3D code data
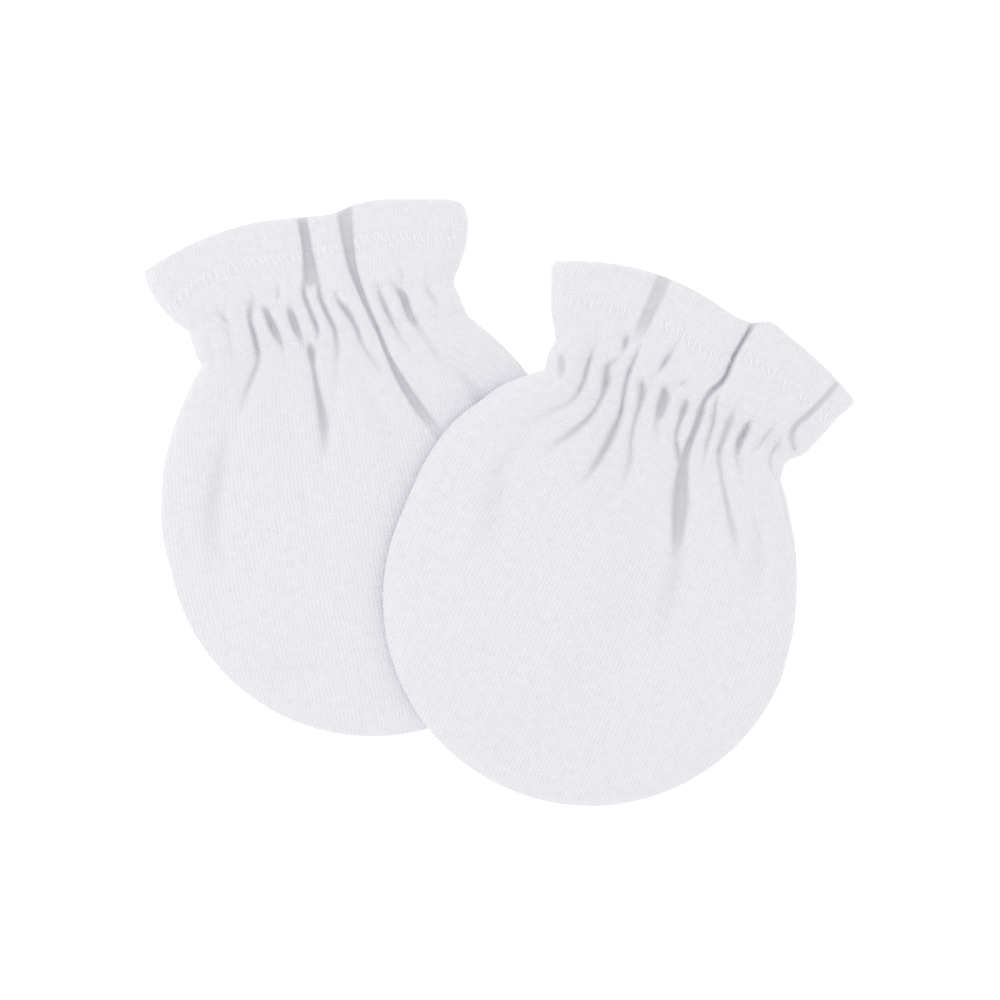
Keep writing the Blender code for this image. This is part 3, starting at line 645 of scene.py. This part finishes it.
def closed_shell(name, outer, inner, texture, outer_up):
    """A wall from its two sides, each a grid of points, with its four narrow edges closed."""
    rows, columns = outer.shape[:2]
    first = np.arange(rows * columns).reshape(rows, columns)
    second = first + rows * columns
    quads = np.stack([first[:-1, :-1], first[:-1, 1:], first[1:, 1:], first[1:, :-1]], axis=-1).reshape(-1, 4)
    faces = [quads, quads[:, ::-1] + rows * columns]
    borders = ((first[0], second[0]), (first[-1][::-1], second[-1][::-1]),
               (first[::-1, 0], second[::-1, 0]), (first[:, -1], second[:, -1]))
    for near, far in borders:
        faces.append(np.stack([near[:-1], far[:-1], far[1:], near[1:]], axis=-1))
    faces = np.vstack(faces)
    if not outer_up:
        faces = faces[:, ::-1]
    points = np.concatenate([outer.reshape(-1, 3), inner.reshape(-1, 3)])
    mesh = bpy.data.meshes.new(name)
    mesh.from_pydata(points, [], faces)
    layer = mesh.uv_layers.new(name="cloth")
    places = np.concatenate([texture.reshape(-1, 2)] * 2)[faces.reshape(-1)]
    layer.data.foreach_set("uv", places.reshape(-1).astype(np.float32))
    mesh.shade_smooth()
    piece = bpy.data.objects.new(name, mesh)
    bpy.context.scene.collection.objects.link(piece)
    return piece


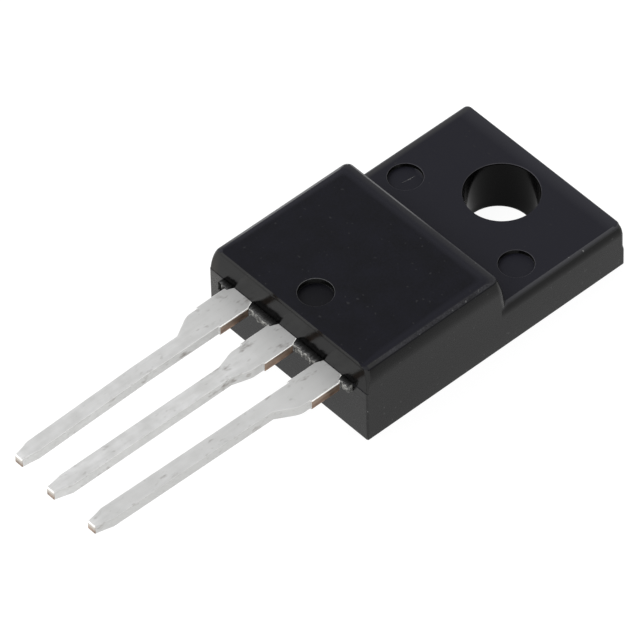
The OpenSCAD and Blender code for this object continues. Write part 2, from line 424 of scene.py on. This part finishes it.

Aim of the task :: Gather and return every line that holds the string "scene".

Written reply ::
Keep writing the Blender code for this image. This is part 3, starting at line 645 of scene.py. This part finishes it.
    bpy.context.scene.collection.objects.link(piece)
The OpenSCAD and Blender code for this object continues. Write part 2, from line 424 of scene.py on. This part finishes it.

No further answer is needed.